* _Written exercise_: Where the word "three" occurs in a line, return that line.

* _Material_:
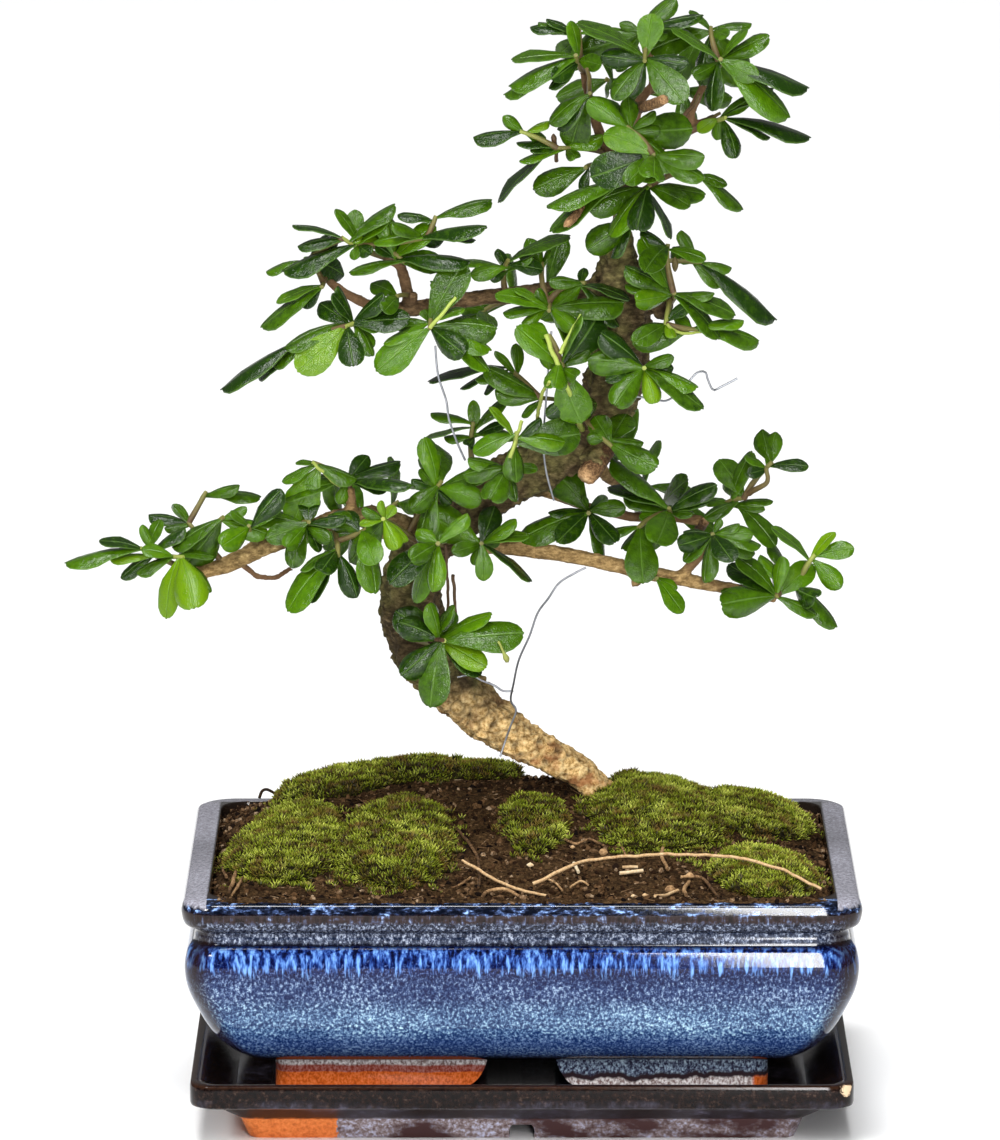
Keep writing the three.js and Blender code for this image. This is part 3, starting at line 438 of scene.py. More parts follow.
under_look = Finish("Leaf underside", Roughness=0.55)
under_tone = under_look.attribute("tone")
under_side = abs(under_look.xyz(under_look.attribute("blade_place", "Vector"))[0])
# The underside follows the same tones, with their painted shade and painted light.
under_green = under_look.ramp(under_tone, [
    (0.0, (0.05, 0.092, 0.022)),
    (0.6, (0.095, 0.17, 0.032)),
    (1.0, (0.2, 0.32, 0.04)),
])
under_rib = under_look.between(under_side, 0.03, 0.12, 0.6, 0.0)
under_look.set("Base Color", under_look.mix(under_rib, under_green, (0.2, 0.28, 0.1, 1)))
under_look.bump(under_look.noise(under_look.place(), 1800, 2), 0.1, 0.5)

stem_look = Finish("Green and brown shoots", Roughness=0.55, Specular_IOR_Level=0.3)
fleck = stem_look.noise(stem_look.place(), 900, 4, 0.7)
old_stem = stem_look.mix(fleck, (0.018, 0.01, 0.005, 1), (0.13, 0.072, 0.03, 1))
young_stem = stem_look.mix(fleck, (0.2, 0.26, 0.04, 1), (0.33, 0.4, 0.08, 1))
stem_look.set("Base Color", stem_look.mix(stem_look.attribute("tone"), old_stem, young_stem))
stem_look.bump(fleck, 0.25, 0.6)
print("tones of the leaves:", LEAF_TONES_WITH_PAINTED_LIGHT)

# %% [markdown]
# A blade starts as a flat plate. Its outline comes from a curve, its end drops away in three
# blunt teeth, and a rib, a cup and a ripple make its section. All of them are sums of simple
# formulas in u (across the blade) and v (along it), so they cost nothing to change.

# %% The tree of nodes that grows a spray
# Half the width of a blade along its length, both as shares.
BLADE_OUTLINE = [
    (0.0, 0.035), (0.1, 0.105), (0.25, 0.255), (0.4, 0.385), (0.55, 0.475), (0.66, 0.498),
    (0.77, 0.475), (0.87, 0.4), (0.95, 0.28), (1.0, 0.13),
]
CURVE_RANGE = 0.5  # a float curve runs from 0 to 1, so the outline is doubled in it
END_DROP = 0.02  # share of the length by which the end is shorter beside the midrib

w, given, result = new_tree(
    "Leafy spray",
    Blade_columns=5, Blade_rows=8, Blade_thickness=0.4 * MM, Rib_depth=0.07,
    Stem_sides=6, Upper_side="", Underside="", Stem="",
)


def named(name, kind="FLOAT"):
    """Reads a value that was stored under a name, in the tree that is being built."""
    return w.out("GeometryNodeInputNamedAttribute", name, data_type=kind)


# A flat plate, one unit long, which remembers where each of its points lay.
plate = w.out("GeometryNodeMeshCube", {
    "Size": (2.0, 1.0, 1.0), "Vertices X": given["Blade columns"],
    "Vertices Y": given["Blade rows"], "Vertices Z": 2}, output="Mesh")
shifted = w.out("GeometryNodeSetPosition", plate, None, None, (0.0, 0.5, 0.0))
marked = w.mark(shifted, "blade_place", w.out("GeometryNodeInputPosition"), kind="FLOAT_VECTOR")
faces_down = w.xyz(w.out("GeometryNodeInputNormal"))[2] < -0.5
marked = w.mark(marked, "underneath", faces_down, "FACE")
has_blade = named("blade_length") > 0.0
blades = w.real(w.out("GeometryNodeInstanceOnPoints", given["Geometry"], has_blade, marked))

# Across the blade, along it and through it.
place_on_blade = named("blade_place", "FLOAT_VECTOR")
u, even_v, s = w.xyz(place_on_blade)
v = 1.0 - (1.0 - even_v) ** 1.5
length = named("blade_length")
width = named("blade_width")
along_blade = named("blade_along", "FLOAT_VECTOR")
face_of_blade = named("blade_face", "FLOAT_VECTOR")
across_blade = w.vector("CROSS_PRODUCT", along_blade, face_of_blade)
outline = w.add("ShaderNodeFloatCurve", 1.0, v)
points = outline.mapping.curves[0].points
for spot, half in BLADE_OUTLINE[1:-1]:
    points.new(spot, half / CURVE_RANGE)
points[0].location = (0.0, BLADE_OUTLINE[0][1] / CURVE_RANGE)
points[len(points) - 1].location = (1.0, BLADE_OUTLINE[-1][1] / CURVE_RANGE)
outline.mapping.update()
half_width = Value(w, outline.outputs[0]) * CURVE_RANGE

u_squared = u * u
lobes = w.math("COSINE", u * (2 * math.pi))
notch = named("blade_tooth") * (1.0 - lobes)
shorter = u_squared * END_DROP + notch
near_end = v ** 4.0
reach = v * (1.0 - shorter * near_end)
hump = v * (1.0 - v)
arch = hump * named("blade_arch") * length
bend = hump * named("blade_bend") * length
rib = w.math("EXPONENT", abs(u) * -6.0) * given["Rib depth"]
cup = u_squared * named("blade_cup")
ripple = w.math("SINE", v * 11.0 + named("blade_ripple")) * (u_squared * 0.035)
section = (ripple - (rib + cup)) * width * half_width * 2.0
lift = arch + section + s * given["Blade thickness"]
sideways = u * half_width * width + bend

# Where each point goes from the leaf's foot: along, across and up.
foot = w.vector("SUBTRACT", w.out("GeometryNodeInputPosition"), place_on_blade)
spot = w.vector("ADD", foot, w.vector("SCALE", along_blade, reach * length))
spot = w.vector("ADD", spot, w.vector("SCALE", across_blade, sideways))
spot = w.vector("ADD", spot, w.vector("SCALE", face_of_blade, lift))
blades = w.out("GeometryNodeSetPosition", blades, None, spot)
blades = w.smooth(blades)
fold = w.out("GeometryNodeInputMeshEdgeAngle")
blades = w.out("GeometryNodeSetShadeSmooth", blades, fold > 1.0, False, domain="EDGE")

shoots = w.out("GeometryNodeMeshToCurve", given["Geometry"])
tubes = w.mark(w.tubes(shoots, given["Stem sides"]), "woody", 1.0, "FACE")
whole = w.paint(w.real(blades, tubes), given["Upper side"])
whole = w.paint(whole, given["Underside"], named("underneath"))
whole = w.paint(whole, given["Stem"], named("woody"))
w.plug(whole, result[0])
spray_nodes = w
print("spray tree:", len(w.tree.nodes), "nodes")

# %% [markdown]
# ### Where every leaf sits
#
# Each spray grows from its root on a limb. A shoot ends at its point. It forks off the first
# shoot, or goes on from the shoot that is counted to. A leaf is written as (across, up, width,
# tone): how far its tip is from the shoot's end as seen from the front, how wide it looks, and
# whether it looks dark, middling, bright, pale or yellow-green. Yellow-green is the young leaves'
# own colour. Dark, middling and bright hold the leaves' own shades and also painted shade and
# painted light, as each leaf was lit, and pale is a painted sheen. Tones in small letters are the
# smallest leaves, which the solids leave out.

# %% Sprays
def rows_of(text):
    """Rows of numbers and letters, from a text in which semicolons part the rows."""
    return [
        [word if word.isalpha() else float(word) for word in row.split()]
        for row in text.split(";") if row]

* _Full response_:
Keep writing the three.js and Blender code for this image. This is part 3, starting at line 438 of scene.py. More parts follow.
# A blade starts as a flat plate. Its outline comes from a curve, its end drops away in three